Bingo is a game of numbers and a conservative estimate puts the number of hours 88-year-old Mary Pitt has spent playing at Beacon Bingo in Marine Terrace at around 40,000.
That’s five years of winning and losing, five years of highs and lows but much more than that it is five years of investing into their rock solid community.
“I can tell you the name of every manager that’s been here for the last 30 years,” the Birchington pensioner tells me in the basement of their club. “I know who that is,” she says, pointing defiantly to a mane of shiny black hair, “just by looking at the back of her head- we’re a family here.”
Once as integral to the seaside as fish and chips, bingo halls up and down the coast and beyond have been quietly closing while slot machine outlets-such as Beacon’s next door neighbour Cashino – have never been busier; fixed-odd betting machines which national reports say feeds addiction and limits social interaction.
Bingo is a vehicle to bring people together, especially the elderly.
“We have a 96-year-old lady named Jean that comes here and this is our social club. We have had people in their 100s! It’s always busy here. I am not scared to tell them (owners) what I think,” Mary proudly says in a traditional Bermondsey accent.
“Mary tells it like it is” nods her friend Mel Williams who is perched next to her on the squishy sofa.”
This is their club, their social day out and a lifeline for many vulnerable who are collected on the ‘bingo bus’ from as far as Canterbury to come and play.
Manager Graeme Corner knows all his punters and brought in live entertainment for the weekends to generate business and attract a new clientele. “It is so sad as it’s a lovely community club and I’ve thoroughly enjoyed my time here,” he says ruefully before striding across the room.
Cups of tea and coffee are handed out as sinister, space-age beeps of slot machines echo in the background.
Former X Factor contestant Steve Brookstein performed on Saturday and is part of regular live acts which can include anything from Stars in Your Eyes-style evenings to EastEnders actor, Steve McFadden.
“Well, he is very good you know,” says Mel referring to Brookstein.

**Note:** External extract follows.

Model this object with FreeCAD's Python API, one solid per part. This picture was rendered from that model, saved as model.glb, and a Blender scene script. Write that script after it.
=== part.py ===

Still, none of these measure were enough to save the club. The spectre of sweeping change over the coastline is never far away and with plans for the Dreamland Hotel recently approved this group of bingo lovers feel bewildered and bereft.
The cavernous Mecca bingo remains at Westwood Cross but the Beacon crowd say it has “no atmosphere” and the walk from the bus stop is too much for many pensioners.
Beacon was bought by firm Praesepe in 2011 and with 13 years left on the lease Mary and Mel wonder what is in store for the building.
“It’s terrible people are losing their jobs, they have worked here for years and what else is out there for them?” says Mary.
According to the firm’s CEO, Mark Schertle, after the venue closes on April 5 the firm will seek to redeploy the 25 jobs set to be axed.
Praesepe say the club has made a “significant trading loss” for the past few years despite the venue appearing busy to the customers. “What else is there for us to do in Margate?” says Mary. “We need a miracle.”